Mir würden zwei Möglichkeiten einfallen. Das Netz schaltet sich wegen Radarerkennung (Flughafen in der Nähe?) immer wieder ab oder die Easybox ist einfach Schrott.


----------



## MaRcEl1_5 (20. Mai 2020)

Also Flughafen ist keiner in der nähe . Ich denk die EasyBox ist schrott. Ich werde mir mal ne FB kaufen und testen.


----------



## gurkenbeat (20. Mai 2020)

Würde es denn was bringen einen anderen Accespoint an die Easybox zu klemmen fürs Wifi ? 

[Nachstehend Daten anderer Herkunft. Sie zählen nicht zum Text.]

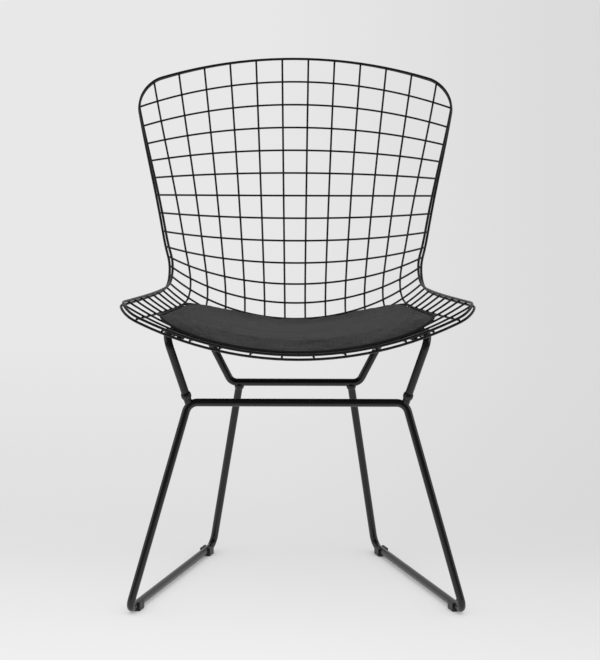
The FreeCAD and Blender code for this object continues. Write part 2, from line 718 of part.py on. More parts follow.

Oder sind die Lan-Ports auch zu langsam ? Sofern das überaupt funktioniert


----------



## MaRcEl1_5 (25. Mai 2020)

Die Fritzbox ist da <3 Hammer. Hab überall in der Wohnung volle Downloadgeschwindigkeit. Habe jetzt das Band gesplittet, da mein alter Laptop kein 5Ghz unterstützt. Nur sehr sehr komisch das man bei der Easybox das Band auch splitten kann aber es nicht richtig funktioniert. Die Antennen der EasyBox scheinen dann wohl Müll zu sein. Die FB steht an der exakt gleichen Stelle. Sogar im 2,4er habe ich jetzt ein super Netz trotz mehr als 20 Router die im 2,4er sind. Also Fazit: Fritzbox Kaufen --> anschließen --> EasyBox --> Müll 

Danke für eure Hilfe.


----------